Apparently the only thing President Bush cares more about than saving lives is not saving them. Yesterday Bush vetoed, for the second time, a stem cell research bill. Today congress blocked the administrations request for $89 billion to develop a new generation of nuclear missiles.
Could the juxtaposition be any more evident?
About the stem cell bill, Bush said yesterday, "If this legislation became law, it would compel American taxpayers for the first time in our history to support the deliberate destruction of human embryos. I will not allow our nation to cross this moral line."
Supporters of the veto seem to care little that the embryos that Bush ceremoniously "saved" are slated to be discarded anyway. Instead the hopes of millions of Americans, and the potential for scientific advancement, wastes away on a paper thin federal budget. Not that there's any money to spare in the budget anyway, with $90 being asked to enhance our nuclear arsenal.
The perpetually heated and contentious stem cell issue is mainly fueled by ignorance, which is exactly why it somehow finds its way onto voting ballots come election time where wide-eyed, sheep-like voters can weigh in on the issue. The rhetoric is heated, it boils down to a simple matter of life and death. With such a clear moral and ethical objective, and a divine mandate, why is it not reprehensible for potential life to be created and remain frozen in IVF clinics?

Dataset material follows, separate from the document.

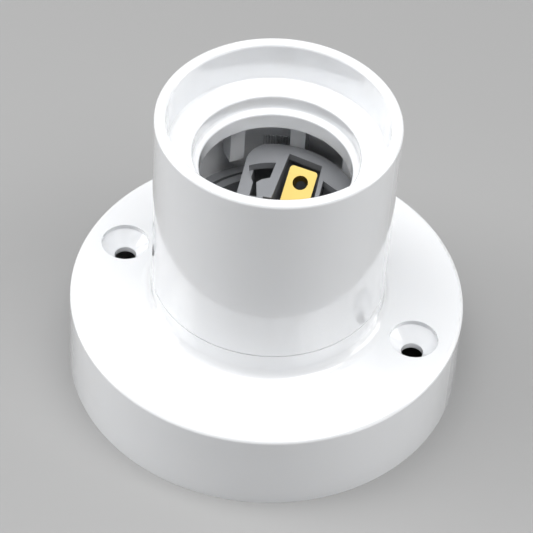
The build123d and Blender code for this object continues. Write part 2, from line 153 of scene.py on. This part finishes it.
FINISHES: dict[Slot, Finish] = {
    Slot.WHITE: Finish(
        name="glossy_white_moulding",
        colour=(0.87, 0.885, 0.905),
        second_colour=(0.9, 0.91, 0.925),
        roughness=(0.12, 0.17),
        relief=Relief(size=900.0, strength=0.08, depth=0.02 * MM),
        coat=1.0,
        subsurface=0.15,
    ),
    Slot.DARK: Finish(
        name="satin_grey_moulding",
        colour=(0.2, 0.206, 0.218),
        second_colour=(0.23, 0.236, 0.25),
        roughness=(0.42, 0.5),
        relief=Relief(size=2600.0, strength=0.25, depth=0.03 * MM),
        coat=0.5,
        specular=1.0,
    ),
    Slot.BRASS: Finish(
        name="bright_rolled_brass",
        colour=(0.335, 0.265, 0.092),
        second_colour=(0.3, 0.215, 0.06),
        roughness=(0.4, 0.5),
        relief=Relief(size=1800.0, strength=0.12, depth=0.02 * MM),
        metallic=1.0,
    ),
    Slot.STEEL: Finish(
        name="bright_zinc_plate",
        colour=(0.66, 0.67, 0.69),
        second_colour=(0.58, 0.59, 0.62),
        roughness=(0.24, 0.36),
        relief=Relief(size=1500.0, strength=0.1, depth=0.02 * MM),
        metallic=1.0,
    ),
}


class Palette:
    """The node materials, one for each slot, and the pieces dressed in them."""

    def __init__(self) -> None:
        """Builds every material once."""
        self.materials = {slot: finish.material() for slot, finish in FINISHES.items()}

    def dress(self, piece: bpy.types.Object, slot: Slot) -> None:
        """Puts a slot's material on every material slot of a piece.

        Args:
            piece: the object to dress.
            slot: the finish it takes.
        """
        if not piece.material_slots:
            piece.data.materials.append(self.materials[slot])
        for place in piece.material_slots:
            place.material = self.materials[slot]

    def dress_solids(self) -> None:
        """Dresses each solid of the frame in the finish that its record names."""
        wanted = {part["node"]: Slot(part["material_slot"]) for part in frame["record"]["subparts"]}
        for name, piece in frame["nodes"].items():
            self.dress(piece, wanted[name])
            LOG.info("dressed %s", name)


def deselect_all() -> None:
    """Leaves object mode with nothing selected."""
    if bpy.context.object and bpy.context.object.mode != "OBJECT":
        bpy.ops.object.mode_set(mode="OBJECT")
    bpy.ops.object.select_all(action="DESELECT")


@dataclass
class ThroatThread:
    """The coarse lamp thread inside the throat of the sleeve.

    Sizes are in metres, and angles in degrees. The pitch is that of a large screw cap's thread.
    run_out is the share of the ridge over which each end sinks into the wall.
    """

    pitch: float = 3.63 * MM
    crest_depth: float = 0.8 * MM
    root_sink: float = 0.1 * MM
    root_width: float = 1.8 * MM
    crest_width: float = 0.6 * MM
    turns: float = 0.34
    run_out: float = 0.2
    start_angle: float = -131.0
    steps_per_turn: int = 160
    throat_radius: float = 14.0 * MM
    start_height: float = 47.8 * MM
    merge_distance: float = 0.001 * MM
    smooth_angle: float = 40.0

    @property
    def sweep(self) -> float:
        """Angle that the ridge covers, in radians."""
        return math.tau * self.turns

    def build(self) -> bpy.types.Object:
        """Models the ridge from a plane that is shaped into its section and screwed round the axis.

        Returns:
            The finished ridge.
        """
        deselect_all()
        bpy.ops.mesh.primitive_plane_add(size=1.0)
        ridge = bpy.context.object
        ridge.name = "throat_thread"
        self.shape_section(ridge)
        turn = ridge.modifiers.new("turns", "SCREW")
        turn.angle = self.sweep
        turn.screw_offset = self.pitch * self.turns
        turn.steps = turn.render_steps = int(self.steps_per_turn * self.turns)
        turn.use_merge_vertices = False
        bpy.ops.object.modifier_apply(modifier=turn.name)
        self.sink_ends(ridge)
        ridge.data.transform(Matrix.Rotation(math.radians(self.start_angle), 4, "Z"))
        bpy.ops.object.mode_set(mode="EDIT")
        bpy.ops.mesh.select_all(action="SELECT")
        bpy.ops.mesh.remove_doubles(threshold=self.merge_distance)
        bpy.ops.mesh.fill_holes(sides=4)
        bpy.ops.mesh.normals_make_consistent(inside=False)
        bpy.ops.object.mode_set(mode="OBJECT")
        bpy.ops.object.shade_smooth_by_angle(angle=math.radians(self.smooth_angle))
        return ridge

    def shape_section(self, ridge: bpy.types.Object) -> None:
        """Stands the plane up in the wall of the throat, as the section of the ridge.

        Args:
            ridge: the new plane.
        """
        for vertex in ridge.data.vertices:
            inward = vertex.co.x < 0
            width = self.crest_width if inward else self.root_width
            radius = self.throat_radius + (-self.crest_depth if inward else self.root_sink)
            vertex.co = Vector((radius, 0.0, self.start_height + math.copysign(width / 2, vertex.co.y)))

    def sink_ends(self, ridge: bpy.types.Object) -> None:
        """Lets each end of the crest run out into the wall.

        Args:
            ridge: the screwed ridge, which starts on the X axis.
        """
        sunk = self.throat_radius + self.root_sink / 2
        for vertex in ridge.data.vertices:
            radius = math.hypot(vertex.co.x, vertex.co.y)
            if radius < self.throat_radius:
                along = math.atan2(vertex.co.y, vertex.co.x) / self.sweep
                rise = max(0.0, min(1.0, along / self.run_out, (1.0 - along) / self.run_out))
                vertex.co.xy *= (sunk + (radius - sunk) * rise) / radius


@dataclass
class WallSerrations:
    """The row of fine upright teeth on the inner wall of the sleeve, between two of its ribs.

    Sizes are in metres, and angles in degrees.
    """

    wall_radius: float = 20.05 * MM
    root_sink: float = 0.05 * MM
    depth: float = 0.3 * MM
    width: float = 0.3 * MM
    crest_width: float = 0.18 * MM
    bottom: float = 36.2 * MM
    top: float = 39.2 * MM
    pitch_angle: float = 1.5
    start_angle: float = 102.0
    count: int = 11

    def build(self) -> bpy.types.Object:
        """Models one tooth from a cube with its crest narrowed, and repeats it round the lamp axis.

        Returns:
            The finished row of teeth.
        """
        deselect_all()
        bpy.ops.object.empty_add()
        step = bpy.context.object
        step.rotation_euler.z = math.radians(self.pitch_angle)
        bpy.ops.mesh.primitive_cube_add(size=1.0)
        teeth = bpy.context.object
        teeth.name = "sleeve_serrations"
        middle = self.wall_radius + (self.root_sink - self.depth) / 2
        teeth.data.transform(
            Matrix.Translation((middle, 0.0, (self.bottom + self.top) / 2))
            @ Matrix.Diagonal((self.depth + self.root_sink, self.width, self.top - self.bottom, 1.0))
        )
        bpy.ops.object.mode_set(mode="EDIT")
        bpy.ops.mesh.select_all(action="DESELECT")
        bpy.ops.object.mode_set(mode="OBJECT")
        for vertex in teeth.data.vertices:
            vertex.select = vertex.co.x < middle
        bpy.ops.object.mode_set(mode="EDIT")
        bpy.ops.transform.resize(value=(1.0, self.crest_width / self.width, 1.0))
        bpy.ops.object.mode_set(mode="OBJECT")
        teeth.data.transform(Matrix.Rotation(math.radians(self.start_angle), 4, "Z"))
        row = teeth.modifiers.new("row", "ARRAY")
        row.count = self.count
        row.use_relative_offset = False
        row.use_object_offset = True
        row.offset_object = step
        bpy.context.view_layer.update()
        bpy.ops.object.modifier_apply(modifier=row.name)
        bpy.data.objects.remove(step)
        return teeth


@dataclass(frozen=True)
class PhotoCamera:
    """The camera of the reference view, which looks at the lamp axis at the height of the base's top.

    Angles are in degrees and sizes in metres. focal_pixels is the focal length in pixels of a square
    frame that is frame_pixels wide.
    """

    azimuth: float = 19.7
    elevation: float = 46.73
    distance: float = 434.7 * MM
    target_height: float = 17.4 * MM
    pan: float = 0.06
    tilt: float = 0.58
    roll: float = -3.99
    focal_pixels: float = 2265.3
    frame_pixels: float = 533.0
    sensor_width: float = 36.0
    clip: tuple[float, float] = (10 * MM, 10.0)

    def build(self) -> bpy.types.Object:
        """Adds the camera and makes it the scene's.

        Returns:
            The camera object.
        """
        rise, turn = math.radians(self.elevation), math.radians(self.azimuth)
        back = Vector((
            math.sin(turn) * math.cos(rise),
            -math.cos(turn) * math.cos(rise),
            math.sin(rise),
        ))
        right = Vector((math.cos(turn), math.sin(turn), 0.0))
        forward = -back
        up = right.cross(forward)
        pan, tilt, roll = (math.radians(angle) for angle in (self.pan, self.tilt, self.roll))
        turned = Matrix.Rotation(tilt, 3, "X") @ Matrix.Rotation(pan, 3, "Y") @ Matrix((right, up, forward))
        aim = Matrix.Rotation(roll, 3, "Z") @ turned
        data = bpy.data.cameras.new("photo_camera")
        data.sensor_width = self.sensor_width
        data.lens = self.sensor_width * self.focal_pixels / self.frame_pixels
        data.clip_start, data.clip_end = self.clip
        camera = bpy.data.objects.new("photo_camera", data)
        bpy.context.scene.collection.objects.link(camera)
        axes = Matrix((aim[0], aim[1], -aim[2])).transposed().to_4x4()
        where = back * self.distance + Vector((0.0, 0.0, self.target_height))
        camera.matrix_world = Matrix.Translation(where) @ axes
        bpy.context.scene.camera = camera
        return camera


@dataclass(frozen=True)
class SoftBox:
    """A soft studio light with straight sides.

    place, aim and size are in metres, and power is in watts.
    """

    name: str
    place: tuple[float, float, float]
    size: tuple[float, float]
    power: float
    aim: tuple[float, float, float] = (0.0, 0.0, 0.04)

    def build(self) -> None:
        """Adds the light, turned to its aim."""
        data = bpy.data.lights.new(self.name, "AREA")
        data.shape = "RECTANGLE"
        data.size, data.size_y = self.size
        data.energy = self.power
        lamp = bpy.data.objects.new(self.name, data)
        lamp.location = self.place
        away = Vector(self.place) - Vector(self.aim)
        lamp.rotation_euler = away.to_track_quat("Z", "Y").to_euler()
        bpy.context.scene.collection.objects.link(lamp)


@dataclass(frozen=True)
class Studio:
    """The plain pale floor, the soft lights and the dim white surroundings."""

    floor_side: float = 6.0
    floor_tone: float = 0.34
    floor_roughness: float = 0.9
    floor_specular: float = 0.1
    surround_tone: float = 0.04
    lights: tuple[SoftBox, ...] = (
        SoftBox("top_box", place=(0.0, -0.13, 0.85), size=(1.6, 0.62), power=14.6, aim=(0.0, 0.0, 0.03)),
        SoftBox("left_box", place=(-0.78, -0.26, 0.22), size=(0.5, 0.4), power=2.6),
        SoftBox("right_box", place=(0.7, 0.34, 0.22), size=(0.5, 0.4), power=2.0),
    )

    def build(self) -> None:
        """Adds the floor, the lights and the world."""
        deselect_all()
        bpy.ops.mesh.primitive_plane_add(size=self.floor_side)
        floor = bpy.context.object
        floor.name = "floor"
        material = bpy.data.materials.new("pale_floor")
        material.use_nodes = True
        shader = material.node_tree.nodes["Principled BSDF"]
        shader.inputs["Base Color"].default_value = (self.floor_tone,) * 3 + (1.0,)
        shader.inputs["Roughness"].default_value = self.floor_roughness
        shader.inputs["Specular IOR Level"].default_value = self.floor_specular
        floor.data.materials.append(material)
        for light in self.lights:
            light.build()
        world = bpy.data.worlds.new("studio")
        world.use_nodes = True
        surround = world.node_tree.nodes["Background"]
        surround.inputs["Color"].default_value = (1.0, 1.0, 1.0, 1.0)
        surround.inputs["Strength"].default_value = self.surround_tone
        bpy.context.scene.world = world
        bpy.context.scene.view_settings.view_transform = "Standard"


def main() -> None:
    """Builds the pieces in order, dresses them and sets the studio."""
    logging.basicConfig(level=logging.INFO, format="%(name)s: %(message)s")
    palette = Palette()
    palette.dress_solids()
    for piece in (ThroatThread().build(), WallSerrations().build()):
        palette.dress(piece, Slot.WHITE)
        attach(piece, "holder")
        LOG.info("built %s with %d faces", piece.name, len(piece.data.polygons))
    Studio().build()
    PhotoCamera().build()


if __name__ == "__main__":
    main()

Why is it not abhorrent for that potential life to be discarded and destroyed?
Those who find Bush's veto comforting are deluding themselves. There is not even a debate in anything other than the partisan sense of the term. The veto has not saved any lives. The stem cells in question will be discarded. Therefore the only thing that has been stopped are potential cures for fatal and debilitating diseases. Where's the moral or ethical ground in that?